|The Beau Hunks present
KODACHROME: Compositions for Orchestra by Raymond Scott
Performed by The Metropole Orchestra
KODACHROME is a collection of Raymond Scott's idiosyncratic (and in several cases "serious") orchestral music, performed by Holland's 60-piece Metropole Orchestra.
KODACHROME presents yet another overlooked side of Scott's legacy. Commonly known as the leader of a late 1930s jazz-novelty sextet (which he called a "Quintette") whose music was adapted in hundreds of Bugs Bunny and Daffy Duck cartoons, Scott has also been hailed as a pioneer of electronica. Such Basta CDs as SOOTHING SOUNDS FOR BABY and MANHATTAN RESEARCH INC. showcased Scott's little-known 1950s-1960s work in electronic music.

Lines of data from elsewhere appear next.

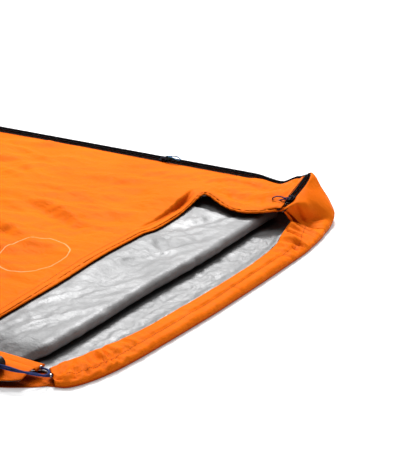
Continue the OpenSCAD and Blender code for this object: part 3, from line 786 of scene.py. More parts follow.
def panel_details(x, y):
    """Folds and crumples of the top panel, and the puffed roll behind the mouth's raised end."""
    rise = left_rise(y) * foot_rise(x)
    ax, ay = turned(x, y, -9)
    bx, by = turned(x, y, 24)
    cx, cy = turned(x, y, 52)
    dz = 4.6 * noise(ax / 4.2, ay, 62, 11) + 3.2 * noise(bx / 3.2, by, 30, 12)
    dz = dz + 3.0 * creases(ax / 2.4, ay, 52, 13) * smooth(noise(x, y, 190, 14) + 0.6)
    dz = dz + 2.4 * creases(cx / 3.0, cy, 33, 24) * smooth(noise(x, y, 130, 25) + 0.4)
    dz = dz + 1.0 * creases(bx / 2.6, by, 19, 27) * smooth(noise(x, y, 90, 28) + 0.3)
    dz = dz + 0.8 * noise(x, y, 16, 15) + 0.4 * noise(x, y, 8, 16)
    near_lip = smooth((x - 735) / 90)
    dz = dz + near_lip * 0.9 * noise(x / 2.4, y + 0.35 * x, 15, 17)
    dz = dz + near_lip * 1.9 * creases(x / 2.2, y + 0.3 * x, 34, 26)
    near_foot = 1 - smooth((x - FOOT_X) / 160)
    dz = dz * (1 - 0.75 * near_foot) + near_foot * 1.4 * noise(x / 3.0, y, 17, 18) * smooth((x - FOOT_X) / 25)
    return dz * rise


# Height of the fold behind the far lip, towards the mouth's raised end: (y, z)
CREST = [(60, 32), (105, 35), (128, 35), (160, 38), (180, 41), (195, 43), (206, 45.5), (220, 48.5),
         (232, 50), (246, 50.5), (260, 49.5), (278, 48), (300, 45.5), (340, 42)]


def fold_crest(y):
    """The height of the panel just behind the far lip, ruffled a little."""
    ys, zs = np.array(CREST, float).T
    ruffle = 1.3 * noise(0 * y, y, 15, 21) + 0.8 * noise(0 * y + 3, y, 7, 22)
    quiet = np.interp(y, [MOUTH_LEFT_Y, ys[0]], [0, 1])
    lip = far_lip_z(y) + HEM_H / 2 + 0.8
    return np.where(y < ys[0], mix(lip, np.maximum(lip, zs[0]), quiet), np.interp(y, ys, zs)) + ruffle


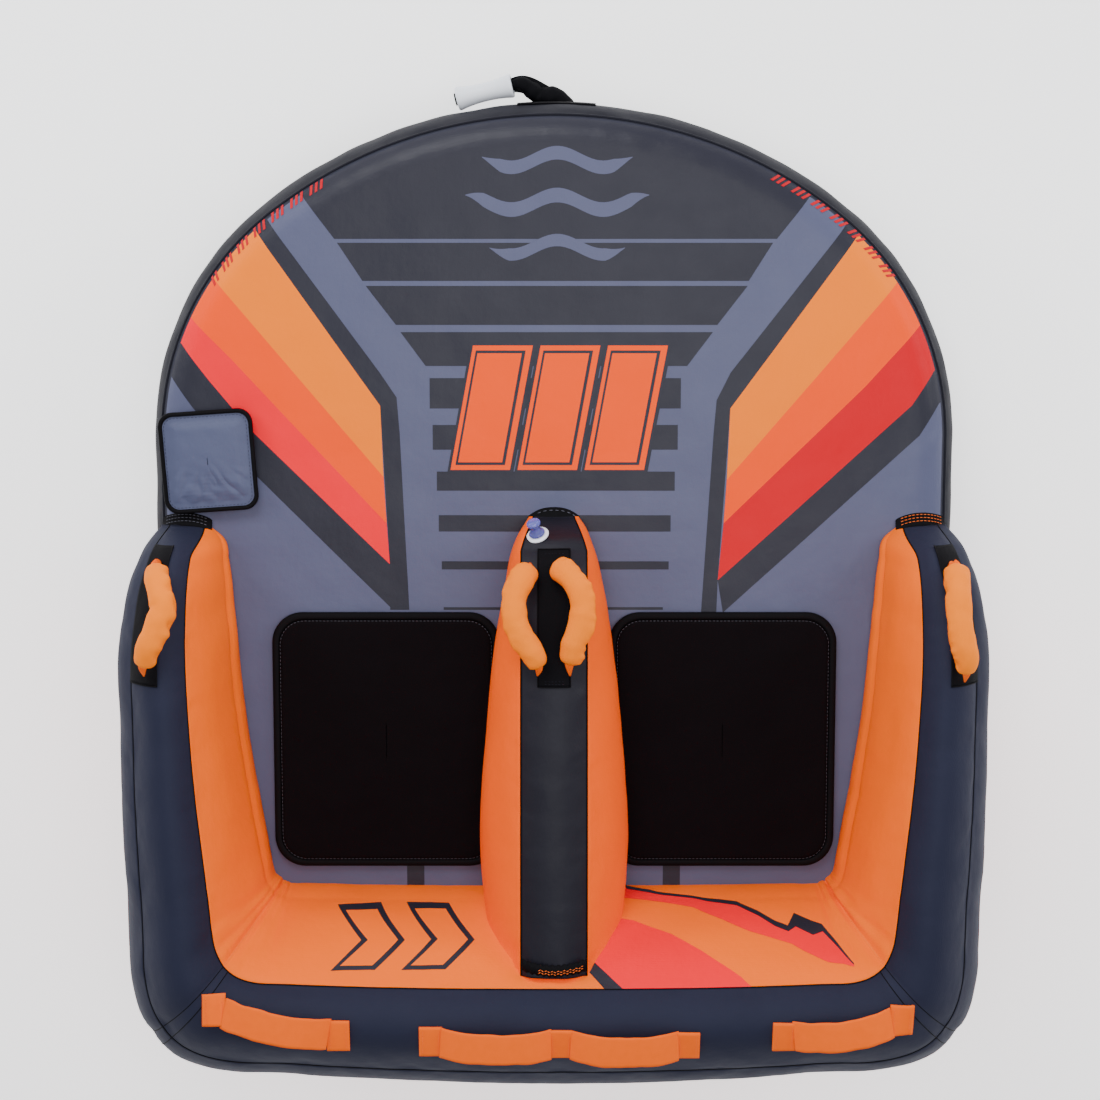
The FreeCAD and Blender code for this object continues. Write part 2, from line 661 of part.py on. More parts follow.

With KODACHROME, the Scott legacy grows yet again. After Scott disbanded his legendary Quintette in 1939, he formed the first of his many orchestras.
These bands were arguably more popular at the time than his Quintette. However, his orchestra's recordings which got the most attention were often cover versions of popular hits of the day. But Scott continued to compose, this time for a larger canvas, and some of his more historically fascinating work often went commercially unrecorded, performed only on radio (and preserved on transcription discs made by Scott, who was also a sound engineer).
In 1999, The Metropole Orchestra recorded THE CHESTERFIELD ARRANGEMENTS (also released on Basta), which consisted of large-scale arrangements of Scott's Quintette compositions, including such favorites as "Powerhouse" and "The Toy Trumpet." That album was produced by Beau Hunks Orchestra leader Gert-Jan Blom, who also produced KODACHROME.
The earliest composition on KODACHROME, "Confusion Among a Fleet of Taxicabs Upon Meeting With a Fare," was composed in 1935; the latest, "City of New York" and "Naked City," date from 1953. All of these compositions (except "Taxicabs") are given their CD debut on this release.
KODACHROME features original cover artwork by Kellie Strøm, and liner notes by noted author and jazz historian Will Friedwald, and a special introduction by ELVIS COSTELLO.